▸ **RAW DATA**:
--- --- ---
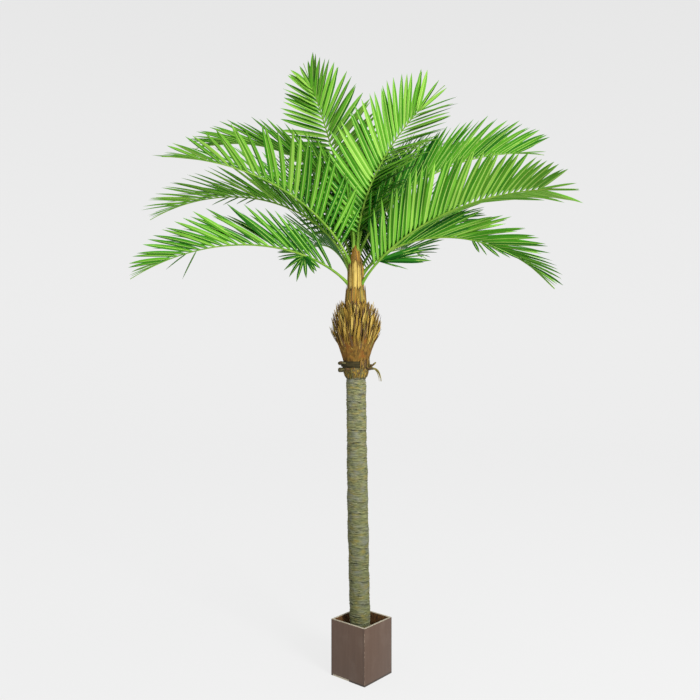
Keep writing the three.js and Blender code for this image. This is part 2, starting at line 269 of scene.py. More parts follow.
def bar_line(turn, reach, height, lean, length, width, bend=0.0, sway=0.0, twist=0.0):
    """A bar that stands on the palm and leans outward by an angle, up or, past 90, down."""
    foot, outward = on_trunk(turn, reach, height)
    sideways = np.array([-math.sin(turn), math.cos(turn), 0])
    along = unit(np.array([0, 0, 1]) * math.cos(lean) + outward * math.sin(lean) + sideways * sway)
    face = unit(outward - along * np.dot(outward, along))
    return (foot, along, face, length, width, face * bend, twist)


def slant(out, up):
    """The lean and the length of a bar whose tip is so far outward and so far up."""
    return math.atan2(out, up), math.hypot(out, up)


OVAL = [(1, 0), (0.5, 0.5), (-0.5, 0.5), (-1, 0), (-0.5, -0.5), (0.5, -0.5)]
FLAT = [(1, 0.05), (0.5, 0.3), (-0.5, 0.3), (-1, 0.05), (-0.5, -0.16), (0.5, -0.16)]
CHUNKY = [(1, 0.12), (0.55, 0.5), (-0.55, 0.5), (-1, 0.12), (-0.55, -0.4), (0.55, -0.4)]
GUTTER = [(1, 0.3), (0.5, 0.38), (-0.5, 0.38), (-1, 0.3), (-0.55, -0.3), (0.55, -0.3)]
KEELED = [(1, 0.36), (0.13, 0.04), (-0.13, 0.04), (-1, 0.36), (-0.1, -0.04), (0.1, -0.04)]

# %% [markdown]
# ## Finishes that more than one piece uses
#
# Bark, fibre and board all have grain: fine streaks that run one way. One node group makes
# it from noise on the object's own coordinates, stretched along the streaks. A group is
# built once and each material places it with its own values, so the grain stays alike and
# is easy to change. A second group of the same kind breaks a colour up with soft blotches.

# %%
# Helpers that keep the node trees short
def node(tree, kind, **values):
    """A node with its settings, and with values on its named inputs."""
    made = tree.nodes.new(kind)
    for key, value in values.items():
        if hasattr(made, key):
            setattr(made, key, value)
        else:
            made.inputs[key].default_value = value
    return made


def feed(tree, socket, value):
    """Links a socket to an input, or sets the input itself; a colour is three numbers."""
    if isinstance(value, bpy.types.NodeSocket):
        tree.links.new(value, socket)
    else:
        socket.default_value = (*value, 1.0) if socket.type == "RGBA" else value


def blend(tree, share, first, second):
    """Mixes two colours."""
    made = tree.nodes.new("ShaderNodeMix")
    made.data_type = "RGBA"
    for place, value in ((0, share), (6, first), (7, second)):
        feed(tree, made.inputs[place], value)
    return made.outputs[2]


def calculate(tree, operation, first, second=0.0):
    made = tree.nodes.new("ShaderNodeMath")
    made.operation = operation
    feed(tree, made.inputs[0], first)
    feed(tree, made.inputs[1], second)
    return made.outputs[0]


def between(tree, value, low, high):
    """Turns a value between low and high into 0 to 1."""
    made = tree.nodes.new("ShaderNodeMapRange")
    made.inputs[1].default_value = low
    made.inputs[2].default_value = high
    tree.links.new(value, made.inputs[0])
    return made.outputs[0]


def place_on(tree):
    """The place on the object, whole and as its three coordinates."""
    where = node(tree, "ShaderNodeTexCoord").outputs["Object"]
    apart = node(tree, "ShaderNodeSeparateXYZ")
    tree.links.new(where, apart.inputs[0])
    return where, *apart.outputs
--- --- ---
▸ **WHAT IS REQUIRED**: Print from the first line through the line that contains "return math.atan2(out, up), math.hypot(out, up)", please, including both, and leave out every line outside that stretch.

▸ **CORRECT OUTPUT**:
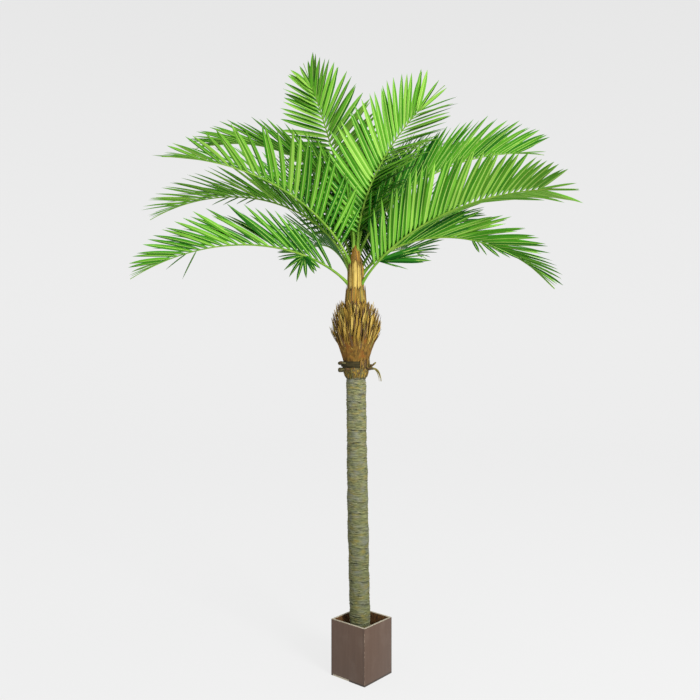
Keep writing the three.js and Blender code for this image. This is part 2, starting at line 269 of scene.py. More parts follow.
def bar_line(turn, reach, height, lean, length, width, bend=0.0, sway=0.0, twist=0.0):
    """A bar that stands on the palm and leans outward by an angle, up or, past 90, down."""
    foot, outward = on_trunk(turn, reach, height)
    sideways = np.array([-math.sin(turn), math.cos(turn), 0])
    along = unit(np.array([0, 0, 1]) * math.cos(lean) + outward * math.sin(lean) + sideways * sway)
    face = unit(outward - along * np.dot(outward, along))
    return (foot, along, face, length, width, face * bend, twist)


def slant(out, up):
    """The lean and the length of a bar whose tip is so far outward and so far up."""
    return math.atan2(out, up), math.hypot(out, up)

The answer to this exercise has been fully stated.